Ethered and Tethered: A Liminal Space, an MFA dance concert created and choreographed by CU Boulder student Danielle Garrison, came to life on the evenings of Jan. 25 and 26 at Irey Theatre. Through a wide array of movements and media, the interactive event asked its attendees to grapple with the helplessness of grief and the intangibility of information.
When Garrison came across an article in the Toulousian newspaper, “La Dépêche” last year during her Fulbright experience in France, she was shaken to her core. One person, the article said, commits suicide every hour in France.
“There was something about that story,” Garrison said. “The intangibility, the ongoingness in terms of time, the unknown of who or where or when specifically — this constant question of why, who, what, where and how am I responsible for that, or am I not?”
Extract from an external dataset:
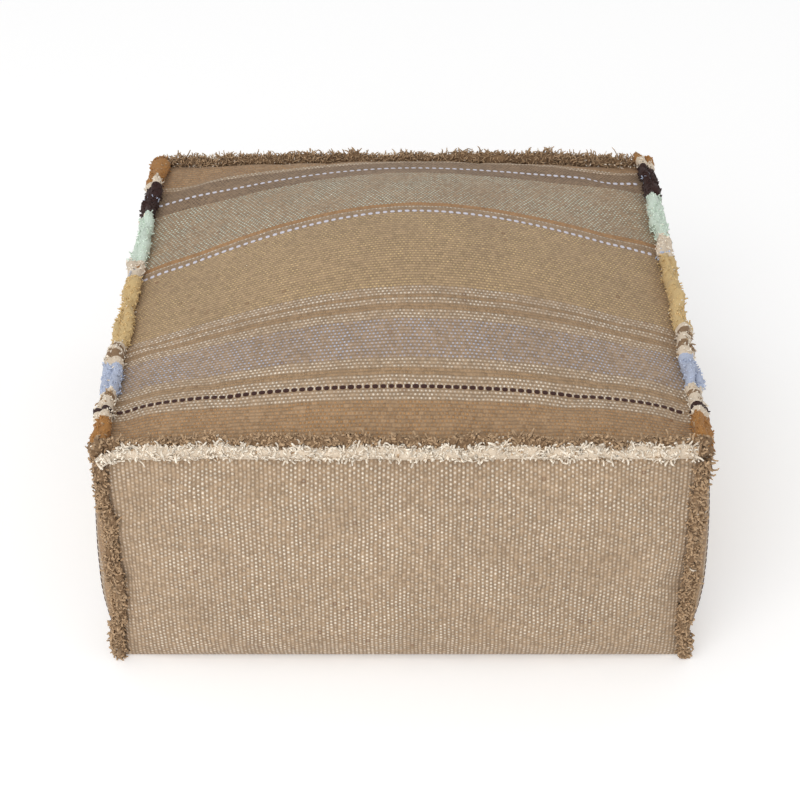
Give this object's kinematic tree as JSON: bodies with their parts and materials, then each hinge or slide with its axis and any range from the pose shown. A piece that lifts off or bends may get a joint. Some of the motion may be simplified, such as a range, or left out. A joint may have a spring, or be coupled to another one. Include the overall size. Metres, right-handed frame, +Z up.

The show encouraged audience participation due to its unique setup. At the ticket booth, audience members were given a map of the space, which served as a guide.
“I really want the audience to have a kinesthetic or tactile experience,” Garrison said. We all are bringing something together as a cast, and then the audience is completing that experience.”
Even the lobby of the Irey Theatre became grounds for interactive art. In one corner, a video camera recorded people’s reactions to newspaper clippings — including the suicide article from “La Dépêche” as well as the most recent issue of the “Boulder Weekly”. These recordings were broadcasted on a screen inside the theatre, which were juxtaposed with the somber mood.
Going into the space, attendees were confronted by the writhing bodies of actors with grief-stricken expressions. In one section, a half-nude woman methodically laid papier-mâché strips on the body of another woman lying supine, chanting unintelligibly. In another area, a woman sat behind two sheets of transparent plastic emulating a mirror. She reached her hands out desperately, calling on the audience to reach out as well. Toward the back of the theatre hung a sheet of black fabric and a seemingly disembodied arm jutted out from it, the hand curling and asking to be held. Holding it, attendees wondered who this person was and what an exchange so intimate and yet so devoid of context could possibly mean.
One back corner of the room was blocked off by a wall. Within the room sat a newspaper-clogged toilet in front of a microphone. Audience members sat down, leaning forward to tell a story. The narrative began to lose itself in the dark atmosphere of the room, and the audio echoes out, disembodied, into the lobby.
Garrison was influenced by France’s history with the circus, evidenced in the silk and aerial dancing throughout the installation. At times, the aerial movements of the dancers resembled something menacing — like strangulation. The audience members latched onto some of the silks themselves. Sitting in the black cloth like it’s a hammock, one man whipped himself wildly back and forth. Next to him, one audience member kneeled and pushed their partner, lying in the fabric, gently to and fro.
Being physically present at this haunting, genre-defying show brought together the titular themes of “ethered” and “tethered.” Screens and sounds loomed intangibly over attendees and they projected their own sounds and images throughout the theatre. At the same time, audience members touched actors’ hands and moved with their own bodies. The show presented the irresolvable paradox of the postmodern world: we are ethered through media and tethered through our bodies, neither here nor there.
“I’m really interested in this idea of apathy … there’s so much information available to me and yet the humans behind these global stories,” Garrison said. “What do I do about them? Do I just ingest them or consume them, do I ignore them, or do I engage with them?”